Help needed for finalizing schematic

Hi everyone

I want to build a 2 input mixer.
The particularity is that One input is line level and the Second input is guitar pedal level ("Disto Input")

The purpose is to parralel line level input signal with distorted signal from guitar pedal.

I need some help to find correct cap and resistor values. I've put some values already, but I'm unsure about it.

Do I need extra resistor and cap in parallel with ground on output stages?

I am not concerned phase wise as Ican flip the phase of my distorted signal with reamp box transformer based I use for feeding the distortion.

The output will feed a DRV134.

Here is my schematic.


Any comment or help will be much appreciated as I'm not very skilled in electronic.

Thanks

IC1 is a unity gain buffer. There is no need for R2 and C2. You can connect pin 6 directly to pin 2.
The gain of IC2 is 100 x, this means that any DC offset at the output of IC1 will also be amplified.
I would prefer a capacitor between the output of IC1 and the input of IC2.
Are you sure you need 40 dB amplification in this stage?!
C8 (100 nF) is a bit on the low side for a 10 K. pot.

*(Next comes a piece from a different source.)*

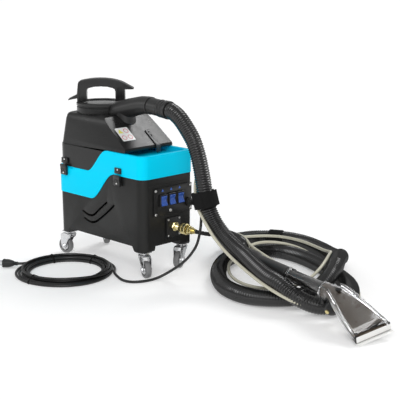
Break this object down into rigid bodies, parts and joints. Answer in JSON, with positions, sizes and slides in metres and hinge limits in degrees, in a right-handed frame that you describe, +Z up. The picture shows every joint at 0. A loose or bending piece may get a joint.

This will give a low cut under ca. 150 Hz.
I would prefer 1 uF or more in this position.

Thanks Ruudnl

RuudNL said:

Are you sure you need 40 dB amplification in this stage?!

Click to expand...

I've already built it on perf board, gain of 100 is what I've found to match the line input level.

Corrected schematic:

Input impedance of IC2 is only 1 K, so I would use a value of 10 uF (22 uF) or more for C1.
(-3 dB @ 15 Hz or 7 Hz.)

Why IC2 in inverting mode ? There is a possible phase cancelling issue depending on the source material "parralel line level input signal with distorted signal from guitar pedal", it presents also an heavy load for TL071

RuudNL said:

Input impedance of IC2 is only 1 K, so I would use a value of 10 uF (22 uF) or more for C1.
(-3 dB @ 15 Hz or 7 Hz.)

Click to expand...

Ok good.
Maybe I should raise R3 Alittle.

keefaz said:

There is a possible phase cancelling issue depending on the source material

Click to expand...

I have a switch to flip phase on my re amp transformer, because some pedals can cause phase shift.

keefaz said:

it presents also an heavy load for TL071

Click to expand...

I'm not aware of that.What does that mean?

Thanks to both of you

> gain of 100 is what I've found

Something wrong there. A guitar distortion box typically puts out 0.25V, 0.5V, or more. Times 40dB is 25V-50V.... and we can only get 10V out of that amplifier (assuming +/-15V rails).

Even tube guitar amps (with much higher overload levels) rarely give over 34dB gain before some kind of volume control.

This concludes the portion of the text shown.